Animal resistiu ao longo de 22 números e até o final foi fiel aos seus leitores. Depois disso ainda persistiu com edições em forma de álbum, as Grandes Aventuras Animal, as estórias eram longas e completas. Dentre os títulos lançados nessa fase, o ultimo álbum merece destaque (foram ao todo 8), O Vira-Lata, dos brasileiros Paulo Garfunkel e Libero Malavoglia, narrava as aventuras de um vagabundo-justiceiro samurai (uma espécie de Lobo Solitário urbano) pelas noites de São Paulo.

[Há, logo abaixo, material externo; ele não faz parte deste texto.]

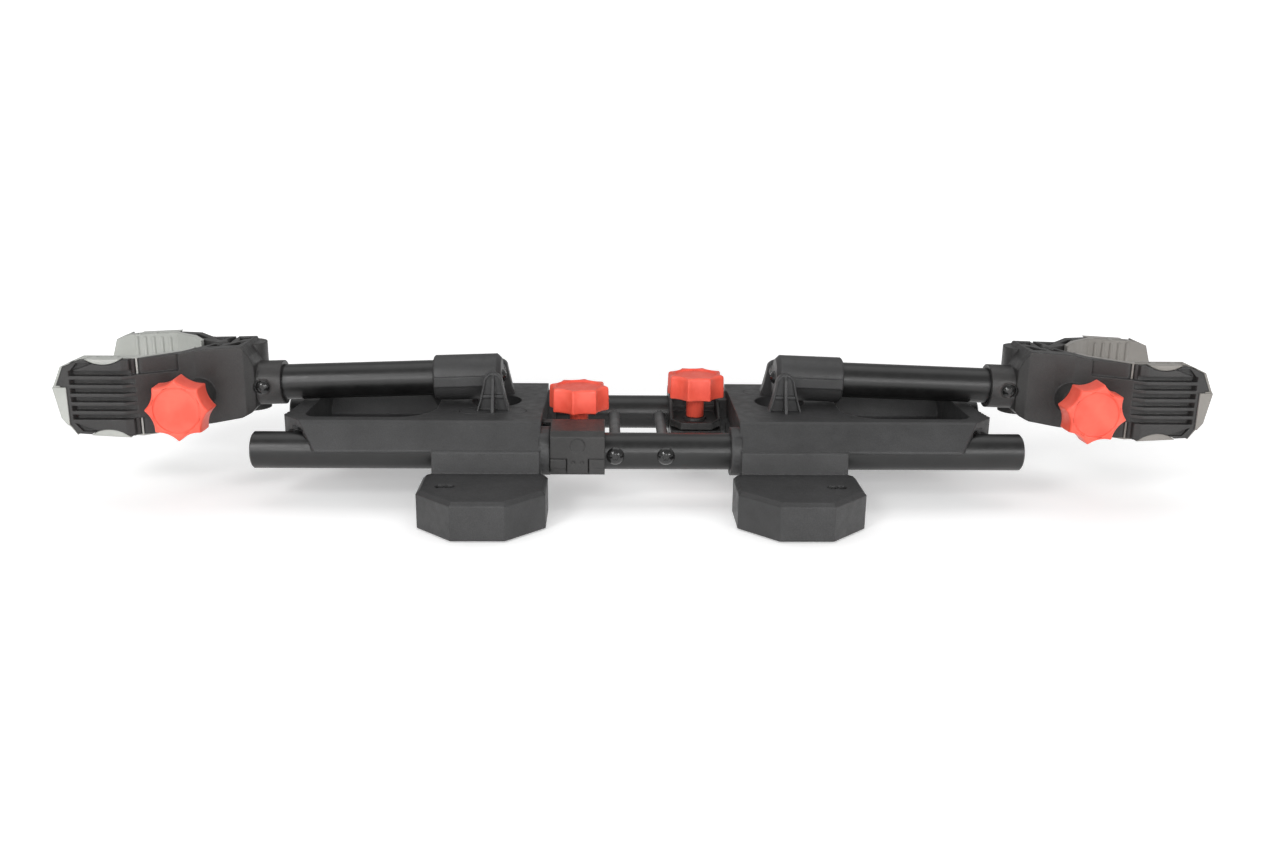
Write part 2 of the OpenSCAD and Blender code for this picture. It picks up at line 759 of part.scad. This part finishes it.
module collar_bolt(left) {
  color(screw_black) on_arm(left) translate([collar_bolt_u, -14.2, 0]) difference() {
    union() {
      intersection() {
        along_y(9.5, -3.4, 0);
        translate([0, 2.4, 0]) sphere(r = 5.9);
      }
      along_y(5, 0, 10);
    }
    translate([0, -1.4, 0]) rotate([90, 0, 0]) cylinder(d = 4.6, h = 10, $fn = 6);
  }
}

module left_collar_bolt() { collar_bolt(true); }
module right_collar_bolt() { collar_bolt(false); }

// Rubber liner of a jaw, drawn for the far jaw: it wraps the tip and ends in a lip.
// Its children are the jaw's front view, whole and drawn in by the rim's width
module pad_shape(tip) {
  h = jaw_h / 2;
  face = jaw_y - 2 * pad_t;
  intersection() {
    union() {
      difference() {
        linear_extrude(100, center = true) pad_plan(tip, -0.1);
        // pockets along the upper and lower edges
        for (s = [0, 1], i = [0:2]) mirror([0, 0, s])
          translate([bend_u + 5 + 14 * i, face + 2, h - 3]) cube([11, pad_t - 3.6, 20]);
      }
      tip_wrap(tip, 0);
      translate([tip - 9, jaw_y + 0.1, -19]) cube([9, 0.9, 26]);
      translate([tip - 4.9, jaw_y - 1, -19]) cube([4.9, 2, 26]);
      // tabs that fill the scallops of the shell
      for (s = [0, 1]) mirror([0, 0, s]) translate([tip - 34, face + pad_t - 1, h + 16])
        rotate([-90, 0, 0]) cylinder(r = 20.7, h = pad_t);
    }
    extrude_y(0, 60) children(0);
  }
  // rim that shows round the tip of the shell
  intersection() {
    extrude_y(jaw_y - pad_t - 1, jaw_y - 0.4) difference() {
      children(0);
      children(1);
    }
    translate([tip - 13, 0, -50]) cube([20, 60, 100]);
  }
}

module near_pad(left) {
  color(pad_grey) on_head(left) difference() {
    mirror([0, 1, 0]) pad_shape(tip_u) {
      near_side(0);
      near_side(1.6);
    }
    translate([screw_u, 0, screw_w]) along_y(stud_d + 2, -80, 30);
  }
}

module left_near_pad() { near_pad(true); }
module right_near_pad() { near_pad(false); }

module far_jaw(left) {
  h = jaw_h / 2;
  color(plastic) on_head(left) difference() {
    union() {
      translate([hinge_u, hinge_y, -15.8]) cylinder(r = hinge_r, h = 31.6);
      intersection() {
        extrude_y(-60, 60) far_side(1.8);
        linear_extrude(100, center = true)
          polygon([[hinge_u + 11, 2], [throat_u, 2], [208, 12], [bend_u + 3, jaw_y - pad_t],
                   [far_tip_u, jaw_y - pad_t], [far_tip_u, jaw_y], [245, jaw_y],
                   [203, 24], [throat_u, 23], [hinge_u + 11, 21.5]]);
      }
      translate([hinge_u, 2, -15.8]) cube([14, 19.5, 31.6]);
    }
    // clear of the cheeks
    for (z = [-40, 15.8]) translate([hinge_u, hinge_y, z]) cylinder(r = 14, h = 24.2);
    translate([hinge_u, hinge_y, -40]) cylinder(d = 5.1, h = 80);
    // slot for the jaw screw and the nut's seat
    translate([screw_u - 6.4, -30, screw_w - stud_d / 2 - 0.6]) cube([12.8, 80, stud_d + 1.2]);
    translate([screw_u, 0, screw_w]) along_y(19.2, 16, 46);
    linear_extrude(100, center = true) pad_plan(far_tip_u + 1, 0);
    tip_wrap(far_tip_u, 0.2);
    rib_grooves(far_tip_u);
    for (s = [0, 1]) mirror([0, 0, s])
      translate([far_tip_u - 34, 20, h + 16]) rotate([-90, 0, 0]) cylinder(r = 21, h = 40);
    // hollows in the upper face
    translate([0, 0, h]) linear_extrude(10) {
      polygon([[192, 18], [203, 19], [195, 8]]);
      polygon([[207, 19], [219, 26], [210, 12.5]]);
    }
  }
}

module left_far_jaw() { far_jaw(true); }
module right_far_jaw() { far_jaw(false); }

module far_pad(left) {
  color(pad_grey) on_head(left) difference() {
    union() {
      pad_shape(far_tip_u) {
        far_side(0);
        far_side(1.6);
      }
      // ridges across the gripping face
      for (i = [0:4]) translate([bend_u + 5.5 + 6 * i, jaw_y - 2 * pad_t, 1 - jaw_h / 2])
        cylinder(r = 1.2, h = jaw_h - 2);
    }
    translate([screw_u - 6.6, -30, screw_w - stud_d / 2 - 1]) cube([13.2, 80, stud_d + 2]);
  }
}

module left_far_pad() { far_pad(true); }
module right_far_pad() { far_pad(false); }

module jaw_pin(left) {
  h = jaw_h / 2;
  color(zinc) on_head(left) translate([hinge_u, hinge_y, cheek_z + 0.5])
    cylinder(d = 5, h = h - 3 - cheek_z);
}

module left_jaw_pin() { jaw_pin(true); }
module right_jaw_pin() { jaw_pin(false); }

module jaw_nut(left) {
  color(zinc) on_head(left) translate([screw_u, 16.1, screw_w]) rotate([-90, 0, 0]) difference() {
    cylinder(d = 19, h = 6);
    translate([0, 0, -1]) cylinder(d = 13, h = 8);
  }
}

module left_jaw_nut() { jaw_nut(true); }
module right_jaw_nut() { jaw_nut(false); }

// Puts a knob or stud on the jaw screw, pointing to the front
module on_jaw_screw(left) {
  on_head(left) translate([screw_u, -boss_y - 1.6, screw_w]) rotate([90, 0, 0]) children();
}

module left_jaw_stud() { color(zinc) on_jaw_screw(true) stud(64); }
module right_jaw_stud() { color(zinc) on_jaw_screw(false) stud(64); }
module left_jaw_knob() { color(red) on_jaw_screw(true) rotate([0, 0, 22.5]) star_knob(); }
module right_jaw_knob() { color(red) on_jaw_screw(false) rotate([0, 0, 12.5]) star_knob(); }

module jaw_washer(left) {
  color(zinc) on_jaw_screw(left) translate([0, 0, -1.5]) difference() {
    cylinder(d = 16, h = 1.4);
    translate([0, 0, -1]) cylinder(d = stud_d + 0.6, h = 4);
  }
}

module left_jaw_washer() { jaw_washer(true); }
module right_jaw_washer() { jaw_washer(false); }

front_rail();
rear_rail();
rail_end_plugs();
cross_rods();
rod_screws();
left_base();
right_base();
left_foot_pads();
right_foot_pads();
left_ear_insert();
right_ear_insert();
left_pivot_pin();
right_pivot_pin();
left_rail_clamp();
right_rail_clamp();
left_clamp_jaw();
right_clamp_jaw();
left_clamp_nut();
right_clamp_nut();
left_clamp_stud();
right_clamp_stud();
left_clamp_knob();
right_clamp_knob();
left_sleeve();
right_sleeve();
left_sleeve_bolt();
right_sleeve_bolt();
left_arm_tube();
right_arm_tube();
left_head();
right_head();
left_collar_bolt();
right_collar_bolt();
left_near_pad();
right_near_pad();
left_far_jaw();
right_far_jaw();
left_far_pad();
right_far_pad();
left_jaw_pin();
right_jaw_pin();
left_jaw_nut();
right_jaw_nut();
left_jaw_stud();
right_jaw_stud();
left_jaw_washer();
right_jaw_washer();
left_jaw_knob();
right_jaw_knob();
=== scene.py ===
"""Looks of the folding twin-arm work cradle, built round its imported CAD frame."""
import math

import bmesh
import bpy
from mathutils import Matrix, Vector


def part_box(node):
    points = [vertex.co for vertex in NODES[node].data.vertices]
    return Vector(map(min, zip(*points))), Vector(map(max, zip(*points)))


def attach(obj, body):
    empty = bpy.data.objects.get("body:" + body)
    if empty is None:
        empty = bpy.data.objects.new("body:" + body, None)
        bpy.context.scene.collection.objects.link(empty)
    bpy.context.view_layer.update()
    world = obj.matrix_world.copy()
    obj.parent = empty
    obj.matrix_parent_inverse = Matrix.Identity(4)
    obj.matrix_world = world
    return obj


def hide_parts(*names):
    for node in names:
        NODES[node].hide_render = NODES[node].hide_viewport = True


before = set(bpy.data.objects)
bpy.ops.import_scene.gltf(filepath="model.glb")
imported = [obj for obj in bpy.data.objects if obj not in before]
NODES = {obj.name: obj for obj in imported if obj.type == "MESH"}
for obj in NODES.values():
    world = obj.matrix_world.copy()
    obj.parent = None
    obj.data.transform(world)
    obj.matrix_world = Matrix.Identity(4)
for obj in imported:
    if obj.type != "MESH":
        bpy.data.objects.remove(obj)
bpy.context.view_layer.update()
MM = 0.001


# ---------------------------------------------------------------- materials

def new_material(name):
    """An empty node material, with its tree and its shader."""
    material = bpy.data.materials.new(name)
    material.use_nodes = True
    tree = material.node_tree
    shader = tree.nodes["Principled BSDF"]
    return material, tree, shader


def add(tree, kind, **settings):
    """Adds a node. Settings name its properties, or its inputs with _ for a space."""
    node = tree.nodes.new(kind)
    for key, value in settings.items():
        if hasattr(node, key):
            setattr(node, key, value)
        else:
            node.inputs[key.replace("_", " ")].default_value = value
    return node


def object_point(tree):
    """The point in the part's own frame, which doesn't slide when the camera moves."""
    return tree.nodes.new("ShaderNodeTexCoord").outputs["Object"]


def noise(tree, scale, detail=3.0, rough=0.5):
    node = add(tree, "ShaderNodeTexNoise", Scale=scale, Detail=detail, Roughness=rough)
    tree.links.new(object_point(tree), node.inputs["Vector"])
    return node.outputs["Fac"]


def ramp(tree, value, low, high, at=(0.35, 0.65)):
    """Maps a factor to a range of greys or colours."""
    node = tree.nodes.new("ShaderNodeValToRGB")
    for element, place, colour in zip(node.color_ramp.elements, at, (low, high)):
        element.position = place
        element.color = (*colour, 1.0) if len(colour) == 3 else colour
    tree.links.new(value, node.inputs["Fac"])
    return node.outputs["Color"]


def grey(level):
    return (level, level, level)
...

Quem teve o privilégio de ler, pôde conferir uma narrativa densa e sincrética, repleta de referências do Candomblé e Cinema noir. Em 1991 Animal sucumbe, vitimada pela inflação, baixas vendas e o Plano Collor. Animal remete a uma época de empreendimentos mais ingênuos em termos de Mercado, isto é, ainda haviam iniciativas que não visavam apenas o lucro imediato e exagerado, também eram feitas por paixão, pois um projeto dessa envergadura aqui pelo Brasil só é possível se for de coração! Quem perde são aqueles que não conseguiram (e não conseguem) se enquadrar no formatão imposto pelo atual Mercado.
Giordani Maia é Mestre falido, Doutor em porra nenhuma e atualmente prefere assinar como Boto.